As a person who put the "I" into ISFJ it takes persistent encouragement to draw this introvert out. So it was last week at Senior Camp as told in last week's tale, Seven Miles to the Horizon.
Even those senior saints were only partially successful. The ninety-two year old who befriended me desired I party until the wee hours of 10 p.m. When I slunk away per usual, at 8:30, she bid her companions undertake unsuccessful extraction missions.
On travel in Greensboro for the company this week, I read in the complimentary hotel USA Today how Billy Graham is marking his 90th birthday. This time it's personal - he's pictured at his Montreat, NC, mountain-top home, rocking on a porch built by a relative (may he RIP).

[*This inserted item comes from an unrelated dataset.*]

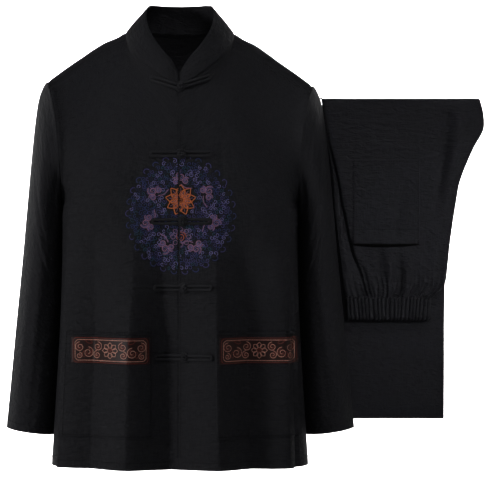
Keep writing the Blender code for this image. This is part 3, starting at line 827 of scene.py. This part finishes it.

The article dangled a too-tempting-to-resist 1960's Woody Allen interview captured on You-Tube. It's worth watching for the good-naturedness alone beyond any notion of the odd pairing.
The interview led to something unexpected. Alongside the clip was another of a Larry King interview I quote frequently in Sunday School where Graham was asked if he thought he'd go to heaven, to which he responded, "I hope so but don't deserve it."
It wasn't this gracious response, but another, which led to something of which I was totally unaware. When Graham responded to King it wasn't for him to judge whether followers of other faiths went to heaven, it apparently unleashed a torrent of condemnation, as cited briefly in the USA article, but not with the intense vigor found on the net, and which subsequently spawned a full-fledged anti-Graham industry.
It shouldn't be suprising to Spotsyltuckian readers that the Greensboro Borders is a familiar and required destination for all my corporate companions prior to dinner. Surveying the magazine rack, I was drawn to purchase the Christian Research Journal containing the article, "Navigating the Emerging Church Highway," the same topic Phyllis Tickle presented at senior camp the preceding week.
Mark Driscoll defines the emerging church 'highway' as consisting of four lanes: Emerging Evangelicals; House Church Evangelicals; Emerging Reformers; and Emergent Liberals. The first three are delineated acceptably orthodox in one way or another; the fourth is described as having "drifted away from a discussion about how to contextualize timeless Christian truths in timely cultural ways and has instead come to focus on creating a new Christianity," i.e. as heretical and apostate.
While Driscoll annoints the sacred trio as cleverly packaged for younger generations, the fourth is condemened, as is the ecumenical Graham, for "discussing the need for unity between all religions."
After a Presidential election which promises the vision of a broader American landscape (absent the disappointing passage of Proposition 8), George Will pictures the South, as "beginning to look less like the firm foundation of national party than the embattled redoubt of a regional one."
Akin to the U.S. Pacific strategy in World War II where only islands suitable for airstrips were invaded (with the exception of the Phillipines as a sop to MacArthur's ego) leaving others to wither on the vine, this is ever the fate of fortresses, orthodox or territorial, where history passes by untouched.
Clive James' Cultural Amnesia profiles Heinrich Heine, a 19th century German journalist, essayist and poet. Wikipedia states Heine was 'born into a family of assimilated Jews, who were subject to severe restrictions, forbidden from entering certain professions, including an academic career in the universities.' Heine justified his Lutheran conversion by describing it as "the ticket of admission into European culture," something I also claim in relation to Virginia. Would it have been otherwise for both of us!
The AP reports conversely on an American woman, who "sought to make a new life for herself as a Jew in Israel." She studied intensively for a year, took a Hebrew name and adopted Orthodox custom and wardrobe. Five years later, Israel's Rabbincal High Court annulled her conversion over the question whether anyone can be Jewish if not born of a Jewish mother.
I note in the same USA Today which jump-started this week's reflections where a sketch, Tiggers Don't Like Honey, from The House at Pooh Corner, sold at auction for $49,770. The value accorded to this drawing implies something about how we cherish the image of simple hospitality.
Whether in relation to family, a circle of friends, the workplace, a parish, community or nation, my faith stands or fails in the existence of real or imagined places like The House at Pooh Corner. Houses, where people who are nicer than I, gently serve, instead of barricading the door shouting all the reasons I can't come in.
As long as there are people in my life who persist in such gentle hospitality, some of their kindness may yet succeed in drawing this old ISFJ out.